Without action: Without codification, every fast award reopens the Article 346 question and exposes ministers to a repeat of 2024. Lithuania remains unable to dock cleanly with the NATO Support and Procurement Agency, EDIRPA (310 million euros, 27 member states, three-state minimum), the SAFE loan regulation (150 billion euros, adopted May 2025), or the European Defence Fund (7.3 billion euros over the current budget cycle). The earlier Polish PGZ comparator was inverted in prior drafts: the Piorun-from-Sweden deal took roughly six months from letter of intent (March 2025) to contract (September 2025) — not seven days — and is not a rapid model.
Lithuanian Context
Lithuania's central position in the Suwałki corridor and its 2026 defence budget of 4.79 billion euros (5.38 percent of GDP, weapons envelope around 1.7 billion) make procurement architecture a strategic question, not a technical one.
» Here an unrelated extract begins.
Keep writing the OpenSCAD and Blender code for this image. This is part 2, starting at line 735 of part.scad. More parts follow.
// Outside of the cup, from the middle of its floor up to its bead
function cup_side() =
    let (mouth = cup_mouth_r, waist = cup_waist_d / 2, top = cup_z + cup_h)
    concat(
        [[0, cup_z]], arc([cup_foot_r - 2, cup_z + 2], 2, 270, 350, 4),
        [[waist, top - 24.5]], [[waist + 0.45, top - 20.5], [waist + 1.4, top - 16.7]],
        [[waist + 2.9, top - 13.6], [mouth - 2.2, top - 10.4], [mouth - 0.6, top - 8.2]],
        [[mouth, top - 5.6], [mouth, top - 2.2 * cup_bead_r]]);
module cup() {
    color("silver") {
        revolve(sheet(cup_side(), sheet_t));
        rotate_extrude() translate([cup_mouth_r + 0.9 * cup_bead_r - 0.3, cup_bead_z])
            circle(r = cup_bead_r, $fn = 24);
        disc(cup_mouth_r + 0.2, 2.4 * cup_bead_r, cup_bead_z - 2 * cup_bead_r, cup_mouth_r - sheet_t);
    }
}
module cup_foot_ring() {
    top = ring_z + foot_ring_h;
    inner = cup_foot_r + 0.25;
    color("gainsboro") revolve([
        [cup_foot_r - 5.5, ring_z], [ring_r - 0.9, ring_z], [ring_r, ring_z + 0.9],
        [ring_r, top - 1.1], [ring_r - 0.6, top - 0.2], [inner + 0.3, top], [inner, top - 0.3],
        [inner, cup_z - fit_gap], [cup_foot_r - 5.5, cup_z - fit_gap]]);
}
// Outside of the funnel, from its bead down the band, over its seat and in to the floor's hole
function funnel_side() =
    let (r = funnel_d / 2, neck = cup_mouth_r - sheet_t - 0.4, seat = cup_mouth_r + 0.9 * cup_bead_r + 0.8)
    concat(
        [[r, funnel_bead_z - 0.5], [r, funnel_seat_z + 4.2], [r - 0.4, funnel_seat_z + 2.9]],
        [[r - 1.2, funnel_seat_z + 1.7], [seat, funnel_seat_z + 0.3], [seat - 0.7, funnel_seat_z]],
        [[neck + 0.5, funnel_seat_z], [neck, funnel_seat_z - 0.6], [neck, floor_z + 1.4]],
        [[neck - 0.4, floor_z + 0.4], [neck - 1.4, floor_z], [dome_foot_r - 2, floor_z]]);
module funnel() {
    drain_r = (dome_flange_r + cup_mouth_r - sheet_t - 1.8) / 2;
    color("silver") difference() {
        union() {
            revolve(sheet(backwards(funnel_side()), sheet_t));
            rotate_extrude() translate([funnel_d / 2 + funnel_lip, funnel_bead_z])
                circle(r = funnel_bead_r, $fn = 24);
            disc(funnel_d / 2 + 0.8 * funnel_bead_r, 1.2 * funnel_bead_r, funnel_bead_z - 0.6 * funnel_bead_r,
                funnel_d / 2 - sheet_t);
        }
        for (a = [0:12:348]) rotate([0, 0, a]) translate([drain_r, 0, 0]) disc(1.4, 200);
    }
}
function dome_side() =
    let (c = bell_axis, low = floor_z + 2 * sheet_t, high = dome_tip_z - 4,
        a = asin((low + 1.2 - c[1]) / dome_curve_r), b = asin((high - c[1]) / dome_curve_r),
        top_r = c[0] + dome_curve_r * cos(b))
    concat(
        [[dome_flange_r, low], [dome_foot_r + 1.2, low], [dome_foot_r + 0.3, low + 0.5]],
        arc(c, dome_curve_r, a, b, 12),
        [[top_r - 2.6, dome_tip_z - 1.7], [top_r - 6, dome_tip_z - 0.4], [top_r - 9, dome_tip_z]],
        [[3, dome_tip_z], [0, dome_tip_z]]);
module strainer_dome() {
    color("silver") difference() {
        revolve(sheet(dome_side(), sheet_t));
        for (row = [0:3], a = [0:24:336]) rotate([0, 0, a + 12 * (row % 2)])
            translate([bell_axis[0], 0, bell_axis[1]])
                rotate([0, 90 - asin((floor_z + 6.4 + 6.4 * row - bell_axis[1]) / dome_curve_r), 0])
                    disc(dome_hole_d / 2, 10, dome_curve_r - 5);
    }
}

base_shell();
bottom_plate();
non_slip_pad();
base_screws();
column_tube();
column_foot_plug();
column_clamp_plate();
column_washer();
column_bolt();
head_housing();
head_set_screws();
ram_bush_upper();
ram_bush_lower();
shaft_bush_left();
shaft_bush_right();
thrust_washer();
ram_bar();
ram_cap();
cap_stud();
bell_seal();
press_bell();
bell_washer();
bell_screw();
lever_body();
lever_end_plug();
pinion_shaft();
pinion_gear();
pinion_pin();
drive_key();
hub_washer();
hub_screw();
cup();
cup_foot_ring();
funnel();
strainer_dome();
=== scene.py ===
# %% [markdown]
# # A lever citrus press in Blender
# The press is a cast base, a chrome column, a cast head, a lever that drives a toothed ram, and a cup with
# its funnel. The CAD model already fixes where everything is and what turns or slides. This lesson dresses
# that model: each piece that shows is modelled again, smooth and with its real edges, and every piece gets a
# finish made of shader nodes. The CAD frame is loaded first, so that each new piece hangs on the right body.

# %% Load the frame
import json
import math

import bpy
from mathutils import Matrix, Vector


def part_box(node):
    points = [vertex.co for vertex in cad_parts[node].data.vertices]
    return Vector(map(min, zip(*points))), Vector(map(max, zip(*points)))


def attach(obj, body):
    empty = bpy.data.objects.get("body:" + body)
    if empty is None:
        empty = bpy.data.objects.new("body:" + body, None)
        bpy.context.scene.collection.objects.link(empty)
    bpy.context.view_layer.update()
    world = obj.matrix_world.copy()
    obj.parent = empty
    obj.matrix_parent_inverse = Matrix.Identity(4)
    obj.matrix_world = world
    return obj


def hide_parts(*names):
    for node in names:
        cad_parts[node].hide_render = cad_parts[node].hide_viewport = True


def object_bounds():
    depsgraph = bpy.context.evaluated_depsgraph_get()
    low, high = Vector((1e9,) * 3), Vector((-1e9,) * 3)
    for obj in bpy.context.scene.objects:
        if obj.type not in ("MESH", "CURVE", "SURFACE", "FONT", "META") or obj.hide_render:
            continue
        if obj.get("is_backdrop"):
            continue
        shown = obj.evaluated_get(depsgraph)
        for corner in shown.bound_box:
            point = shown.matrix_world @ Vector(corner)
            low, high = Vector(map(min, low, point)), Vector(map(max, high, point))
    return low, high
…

President Macron's 2 March 2026 Île Longue speech named partner countries for the French extended-deterrence conversation — Germany, Poland, the Netherlands, Belgium, Greece, Sweden, Denmark, plus the United Kingdom at Northwood — and the Baltic states were absent from that list, though not explicitly excluded. The Treaty of Nancy, signed by Poland and France on 9 May 2025, with the Tusk-Macron Gdansk follow-up of 20 April 2026, deepened a Polish-French bilateral track that does not yet include Lithuania. A codified procurement architecture that docks cleanly with NSPA, EDIRPA, SAFE, and the European Defence Fund is the most direct way for Lithuania to become a more useful alliance member, even if it does not by itself change the Île Longue list.